Let’s move to the upper funnel.
At this point, we are first going to start with categories and subcategories campaigns.
Let’s take an e-commerce example. In categories, we might have Sweaters, Pants, Shoes, etc.; in a subcategory campaign, we might have Leather Pants, Jeans, Sandals… And then there are Video and Display Placements that have specific placements on the Google network.
So we, as industry experts, as e-commerce owners or e-commerce marketing managers, probably know where our customers are reading about our product or where our customers are hanging out. So if our target is a businessman, in each country there is an equivalent of the Financial Times for the Mexican market, the French market and so on. So it would be a really good idea to include in our Google Display Network placement. The same applies to Video placement.
Google is such an underestimated type of resource. There was an old Google pitch suggesting YouTube that it is the 2nd largest search engine in the world! And it’s true!
There is a lot of traffic on Youtube that is done by people that are probably in the MOFU stage.
It might waste your time a little if you get stuck in too many cat videos, but it’s also a way to learn more when making your shopping decision on which software you should buy or how that program can be installed.
Classic approaches for full-funnel strategies focus on harvesting (aka closing the sale), but we also need to remember that it is important to plant new seeds (aka nurture new customers).
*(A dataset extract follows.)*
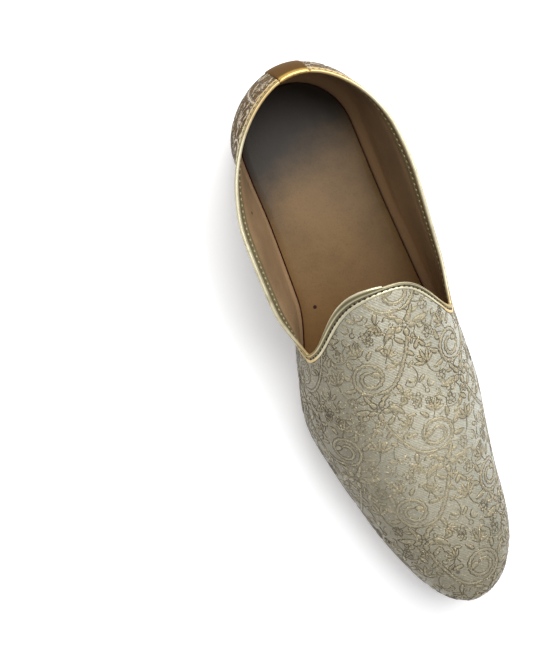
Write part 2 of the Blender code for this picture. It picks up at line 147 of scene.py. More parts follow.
# The binding's outline in millimetres: depth below the top edge, and how far it stands off cloth or lining
BINDING_OUT = (
    (3.70, -0.10), (3.70, 0.14), (3.60, 0.30), (3.40, 0.42), (3.05, 0.50), (2.65, 0.50), (2.35, 0.42),
    (2.15, 0.26), (2.02, 0.10), (1.56, 0.10), (1.42, 0.24), (1.15, 0.38), (0.75, 0.46), (0.35, 0.50),
)
BINDING_IN = (
    (0.60, 0.38), (1.20, 0.38), (1.90, 0.38), (2.55, 0.38), (2.85, 0.22), (3.25, 0.22),
    (3.55, 0.38), (4.10, 0.40), (4.55, 0.34), (4.78, 0.20), (4.80, -0.10),
)
EDGE_SHARE = 0.38
EDGE_REACH = 0.009
OUTER_STITCH_DEPTH = 0.00179
INNER_STITCH_DEPTH = 0.00305
RIM_POINTS = 9
RIM_RISE = 0.60
HIDDEN_DEPTH = 0.0008
HIDDEN_SHARE = 0.9
HIDDEN_SINK = 0.0001
WALK_STEP = 0.0008
BINDING_COUNT = 460
TRIM_GAP = 0.00012
STRAP_LEATHER = 0.0006

# Places round the top edge in metres, from the centre of the back and medial side first
JOIN_PLACE = 0.2001
MEDIAL_NOTCH_PLACE = 0.1521
LATERAL_NOTCH_PLACE = 0.2637
NARROW_SHARE = 0.72
NARROW_START = 0.008
NARROW_END = 0.014
LAP_COLUMNS = ("past", "rise")
LAP = ((0.0, 0.70), (0.004, 1.35), (0.010, 1.70), (0.030, 1.30), (0.062, 0.30), (0.070, 0.0))

# Where the cloth's colour is painted with light and shade, in metres: its axis, where that starts, where it
# is full, how much, to what
PAINTED_LIGHT_ZONES = (
    # painted sheen: a cooler, darker tone on the medial side
    ("X", 0.006, 0.042, 0.62, "medial_sheen"),
    # painted shade: darker towards the toe, and on the lateral side
    ("Y", -0.050, -0.138, 0.64, "darker"),
    ("X", 0.002, -0.040, 0.86, "darker"),
)
# Round the back of the heel the cloth is painted a warm brown shade, past a slanted line: its lean, where it
# starts and where it is full
REAR_LEAN = -0.9
REAR_START = 0.080
REAR_END = 0.125
# The threads are darkened by this share where the cloth has painted shade and sheen
THREAD_SHADE_SHARE = 0.50

# Patches of another colour: centre, where they end and where they are full, in metres
TOE_MARKS = (((-0.0001, -0.1229, 0.0419), 0.0016, 0.00056), ((0.0248, -0.0946, 0.0446), 0.0015, 0.000525))
LINING_MARK = ((-0.0357, 0.0822, 0.0569), 0.0009, 0.0005)
INSOLE_MARK = ((-0.0196, 0.0269, 0.0130), 0.0012, 0.0008)
# painted sheen: the threads pale towards the ground in the middle of the vamp
VAMP_SHEEN = ((-0.002, -0.058, 0.050), 0.050, 0.014)
NOTCH_CLEAR = 0.013
NOTCH_FULL = 0.004

# Edges of the flat layers from the top's rim down, in metres: how far in, then how high or how far down
INSOLE_EDGE = ((0.0004, 0.0), (0.0003, 0.0001), (0.0001, 0.0004), (0.0, 0.0009), (0.0, INSOLE_THICKNESS))
SOLE_EDGE = (
    (0.0005, SOLE_THICKNESS), (0.0, SOLE_THICKNESS - 0.0004), (0.0001, SOLE_THICKNESS * 0.6),
    (SOLE_SLANT * 0.7, 0.0009), (SOLE_SLANT + 0.0002, 0.0003), (SOLE_SLANT + 0.0009, 0.0),
)
# The heel block's edge also has its share of the block's height
HEEL_EDGE = (
    (0.0, 1.0, 0.0), (HEEL_TAPER * 0.3, 0.7, 0.0), (HEEL_TAPER * 0.7, 0.3, 0.0),
    (HEEL_TAPER, 0.0, 0.0006), (HEEL_TAPER + 0.0005, 0.0, 0.0),
)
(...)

When developing your full-funnel marketing strategy, here the things you need to remember:
Start easy rather than complicated;
Make sure that your marketing machine has really closed the loop;
Make sure that you are leveraging your own data through a custom match or uploading your offline conversions in order to build up the lookalikes;
Remember that you should never ever propose on your first date.
If you follow this advice and implement these steps in your full-funnel digital marketing strategy you’ll be harvesting the fruits of your labors in no time!